Хриплое квохтанье вырвалось из страшного подобия рта, и человек-змея произнёс невнятно:
— Мне это уже не поможет… а тебе, девица, здравствуй… и спаси тебя Бог…
— Могу я вам чем-нибудь помочь?
Дура, ой дура-а-а! Сейчас он попросит почесать ему пятки или принять ванну, а мне и отказаться не с руки. Сама ведь предложила…
— Да… посиди со мной, коли не испужалася.
— Испугалась, — неожиданно призналась я ему, присаживаясь на край шконки. — Но посижу, потому что знаю, чо вы меня не заразите.
— Травница, что ль? Али болезни всяческие изучала?
— Просто наслышана, — уклончиво ответила я. Был у меня такой период в жизни — смотреть фоточки и читать статейки про всякие уродливые заболевания. Читала и о проказе. То есть, лепре. Но змеиная кожа с чешуйками почему-то упорно ассоциировалась у меня с какой-то другой болезнью. Вспомнить бы, с какой именно…
— Как звать тебя, боярышня? — снова прошамкал человек. — Меня Митрофаном.

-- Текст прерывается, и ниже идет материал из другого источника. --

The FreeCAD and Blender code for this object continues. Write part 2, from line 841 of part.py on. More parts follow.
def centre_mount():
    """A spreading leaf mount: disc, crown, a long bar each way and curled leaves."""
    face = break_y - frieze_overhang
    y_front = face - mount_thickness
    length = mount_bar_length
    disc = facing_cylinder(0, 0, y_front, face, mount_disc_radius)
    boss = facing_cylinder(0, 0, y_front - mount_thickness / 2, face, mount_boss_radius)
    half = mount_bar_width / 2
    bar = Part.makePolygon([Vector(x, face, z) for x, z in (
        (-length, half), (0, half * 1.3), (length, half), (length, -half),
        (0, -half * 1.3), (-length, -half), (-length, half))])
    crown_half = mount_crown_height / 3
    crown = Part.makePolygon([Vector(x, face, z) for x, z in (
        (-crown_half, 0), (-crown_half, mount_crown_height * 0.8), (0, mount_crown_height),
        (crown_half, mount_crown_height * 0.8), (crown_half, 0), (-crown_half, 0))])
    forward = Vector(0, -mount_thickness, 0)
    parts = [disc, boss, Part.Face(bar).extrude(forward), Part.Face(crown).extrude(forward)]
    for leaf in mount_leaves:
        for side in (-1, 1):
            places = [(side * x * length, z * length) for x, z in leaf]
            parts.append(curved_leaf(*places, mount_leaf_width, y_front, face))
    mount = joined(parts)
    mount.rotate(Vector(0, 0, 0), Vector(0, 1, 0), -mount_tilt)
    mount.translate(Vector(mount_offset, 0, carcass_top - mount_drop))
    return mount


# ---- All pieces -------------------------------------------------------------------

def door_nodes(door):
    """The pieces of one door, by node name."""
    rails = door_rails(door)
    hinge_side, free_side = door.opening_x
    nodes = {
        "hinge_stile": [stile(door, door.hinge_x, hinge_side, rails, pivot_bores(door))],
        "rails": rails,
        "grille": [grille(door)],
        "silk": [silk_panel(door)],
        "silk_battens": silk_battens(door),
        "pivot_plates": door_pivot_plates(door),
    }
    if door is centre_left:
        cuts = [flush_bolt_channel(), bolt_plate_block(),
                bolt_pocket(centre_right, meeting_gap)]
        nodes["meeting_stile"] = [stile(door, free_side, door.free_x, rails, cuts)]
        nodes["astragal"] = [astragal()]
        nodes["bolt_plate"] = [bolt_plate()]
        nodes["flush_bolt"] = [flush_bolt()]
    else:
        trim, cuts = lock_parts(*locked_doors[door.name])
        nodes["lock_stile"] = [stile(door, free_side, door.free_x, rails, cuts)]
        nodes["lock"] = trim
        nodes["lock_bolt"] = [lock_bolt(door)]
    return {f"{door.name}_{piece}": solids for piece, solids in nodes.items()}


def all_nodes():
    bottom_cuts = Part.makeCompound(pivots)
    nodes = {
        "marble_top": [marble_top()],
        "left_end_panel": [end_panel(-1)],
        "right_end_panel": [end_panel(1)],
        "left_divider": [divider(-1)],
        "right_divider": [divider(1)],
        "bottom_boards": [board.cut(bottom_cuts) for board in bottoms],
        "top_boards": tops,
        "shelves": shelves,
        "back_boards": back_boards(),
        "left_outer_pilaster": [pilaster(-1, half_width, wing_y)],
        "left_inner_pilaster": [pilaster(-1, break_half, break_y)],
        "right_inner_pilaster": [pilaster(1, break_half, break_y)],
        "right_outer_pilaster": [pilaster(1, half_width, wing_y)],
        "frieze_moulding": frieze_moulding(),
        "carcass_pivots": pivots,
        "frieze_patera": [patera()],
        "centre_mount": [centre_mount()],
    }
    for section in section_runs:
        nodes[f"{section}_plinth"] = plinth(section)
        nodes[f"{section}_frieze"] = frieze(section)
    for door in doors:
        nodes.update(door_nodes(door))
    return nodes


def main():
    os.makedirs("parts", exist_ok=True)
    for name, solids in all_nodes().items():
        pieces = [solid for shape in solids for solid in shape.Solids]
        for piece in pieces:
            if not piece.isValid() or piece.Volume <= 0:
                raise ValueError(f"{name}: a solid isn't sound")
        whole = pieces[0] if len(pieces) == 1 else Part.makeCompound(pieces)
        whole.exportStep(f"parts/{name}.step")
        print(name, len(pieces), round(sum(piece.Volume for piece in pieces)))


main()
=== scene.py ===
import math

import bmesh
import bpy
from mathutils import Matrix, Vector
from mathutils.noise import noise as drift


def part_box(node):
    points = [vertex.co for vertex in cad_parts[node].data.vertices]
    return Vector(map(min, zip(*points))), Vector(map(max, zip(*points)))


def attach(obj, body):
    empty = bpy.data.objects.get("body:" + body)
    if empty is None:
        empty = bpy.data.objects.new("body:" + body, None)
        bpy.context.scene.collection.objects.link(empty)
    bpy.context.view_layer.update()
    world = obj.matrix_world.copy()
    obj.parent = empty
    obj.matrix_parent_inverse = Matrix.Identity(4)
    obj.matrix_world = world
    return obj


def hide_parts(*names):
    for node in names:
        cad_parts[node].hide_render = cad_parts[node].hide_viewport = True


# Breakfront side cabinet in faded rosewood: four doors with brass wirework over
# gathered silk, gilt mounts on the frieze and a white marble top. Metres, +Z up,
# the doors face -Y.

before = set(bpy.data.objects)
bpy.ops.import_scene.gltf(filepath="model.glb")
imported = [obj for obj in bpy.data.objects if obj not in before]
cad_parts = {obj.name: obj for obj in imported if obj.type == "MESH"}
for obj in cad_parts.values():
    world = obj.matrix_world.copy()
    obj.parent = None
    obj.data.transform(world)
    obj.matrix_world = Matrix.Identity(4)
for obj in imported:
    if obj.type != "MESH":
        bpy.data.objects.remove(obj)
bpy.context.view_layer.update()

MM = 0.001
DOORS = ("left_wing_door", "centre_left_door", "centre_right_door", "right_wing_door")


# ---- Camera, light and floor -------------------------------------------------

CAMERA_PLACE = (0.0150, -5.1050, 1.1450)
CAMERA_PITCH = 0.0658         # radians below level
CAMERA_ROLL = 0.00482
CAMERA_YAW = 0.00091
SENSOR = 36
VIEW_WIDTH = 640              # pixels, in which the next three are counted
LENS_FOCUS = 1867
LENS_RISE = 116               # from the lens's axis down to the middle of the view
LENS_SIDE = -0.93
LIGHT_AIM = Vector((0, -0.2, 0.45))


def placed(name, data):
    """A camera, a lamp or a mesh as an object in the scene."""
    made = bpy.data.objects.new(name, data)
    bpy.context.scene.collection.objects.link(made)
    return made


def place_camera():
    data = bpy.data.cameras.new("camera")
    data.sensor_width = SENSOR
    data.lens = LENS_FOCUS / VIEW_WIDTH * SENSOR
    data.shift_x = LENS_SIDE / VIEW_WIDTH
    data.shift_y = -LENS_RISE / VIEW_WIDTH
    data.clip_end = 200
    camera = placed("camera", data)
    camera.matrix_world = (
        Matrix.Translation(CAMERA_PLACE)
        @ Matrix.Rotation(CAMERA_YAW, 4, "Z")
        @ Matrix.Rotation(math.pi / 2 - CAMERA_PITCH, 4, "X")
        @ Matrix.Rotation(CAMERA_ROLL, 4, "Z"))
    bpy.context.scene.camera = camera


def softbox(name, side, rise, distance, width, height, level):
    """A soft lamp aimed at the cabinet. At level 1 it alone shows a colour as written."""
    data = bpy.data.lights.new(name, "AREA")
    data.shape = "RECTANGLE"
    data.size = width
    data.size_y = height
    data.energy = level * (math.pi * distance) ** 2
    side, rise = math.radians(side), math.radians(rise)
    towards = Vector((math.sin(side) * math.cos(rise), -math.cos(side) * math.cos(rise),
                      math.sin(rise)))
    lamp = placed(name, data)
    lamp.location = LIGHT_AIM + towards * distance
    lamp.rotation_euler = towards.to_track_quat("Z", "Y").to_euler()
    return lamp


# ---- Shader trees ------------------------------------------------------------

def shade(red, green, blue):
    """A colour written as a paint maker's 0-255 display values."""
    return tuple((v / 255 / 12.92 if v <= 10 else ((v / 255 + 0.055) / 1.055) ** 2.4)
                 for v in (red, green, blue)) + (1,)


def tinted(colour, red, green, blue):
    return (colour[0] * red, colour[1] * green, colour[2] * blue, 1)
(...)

— Ян… Евдокия, — вовремя поправилась я. Как бы это всё выучить плотно? И не запинаться…
— Хорошая ты, Евдокия, добрая. Ко мне ведь никто никогда не заходит, кроме святого брата Никифора, он меня кормит. Другие страшатся…
— Проказа может быть заразной только при длительном контакте кожи с кожей, вроде как-то так. Да и сомневаюсь я, что вы прокажённый…
Митрофан попытался прищурить глаза, но у него это плохо получилось. Кашлянув, он попросил:
— Тогда дай мне руку ненадолго…
Я выдохнула, как перед прыжком в полынью, постаравшись, чтобы он не заметил, и вложила пальцы в его грубую ладонь. Рука, похожая на клешню, легонечко сжала мою, а в голове у меня промелькнула мысль. Ведь на такой стадии болезни у Митрофана уже должны были отпасть как минимум первые фаланги пальцев! И лицо было бы похоже на львиную морду… А тут змея… Чешуйки… Рыба… Ихтиандр! Ну конечно! Ихтиоз! Я дура, а все эти люди дикари!
— Я знаю, чем вы больны, — дрожащим голосом произнесла и сжала крепче покрытую наростами ладонь. — Это совершенно не заразно! Это наследственное… Гены… Ну, да вы не поймёте! Просто через кожу, через дыхание нельзя заразиться! Даже Конан Дойл об этом писал! И это даже лечится, правда, здесь… без специальных лекарств…
Я бессильно пожала плечами. Митрофан снова закашлялся, и я поняла, что он смеётся:
— Меня уж не спасти. Но ты добра. У тебя есть сила, большая сила… Камень? Я знаю камни. Они делятся со мной своими тайнами.
— У меня целых три камня, — усмехнулась я, вытаскивая амулеты из-под рубахи. — Вот. Только пока никакой силы они мне не дали.
Митрофан скосил глаза и будто захлебнулся, замолчав и перестав дышать. Я стиснула его ладонь, пытаясь вернуть к жизни:
— Эй, с вами всё хорошо?
— Ледяной камень… — прохрипел он со свистом в лёгких. — Откуда?
— Нашла. А что, вы знаете о его силе?
— Бают, лежит он россыпями в вечных льдах Сиберии, и только три камня удалось добыть… Бают, даёт он силу внушить людям всё, чего тебе надо… А эта капля… Видел я её… У купца одного. Давненько… Не знаю, что с ним сталось…
— Надо же… — пробормотала я, прижав камень к груди. — Внушение, значит. А ничего такая сила, пойдёт!
— Береги каплю. А теперь иди, Евдокия. Устал я…
Поднявшись со шконки, я с жалостью посмотрела на Митрофана. Жил бы он в моё время, его вылечили бы или хотя бы уменьшили страдания. А здесь и сейчас он обречён.
— Спасибо вам за всё. И поправляйтесь.
Отодвинув шторку, я столкнулась со сгорбленным монахом, который нёс в руках плошку воды и кусок хлеба. И такая злость меня взяла, что не смогла удержаться от ядовитых слов:
— Этот человек страдает! Ему нужно размачивать корку на коже, хорошо питаться, а вы его просто уложили здесь и оставили умирать!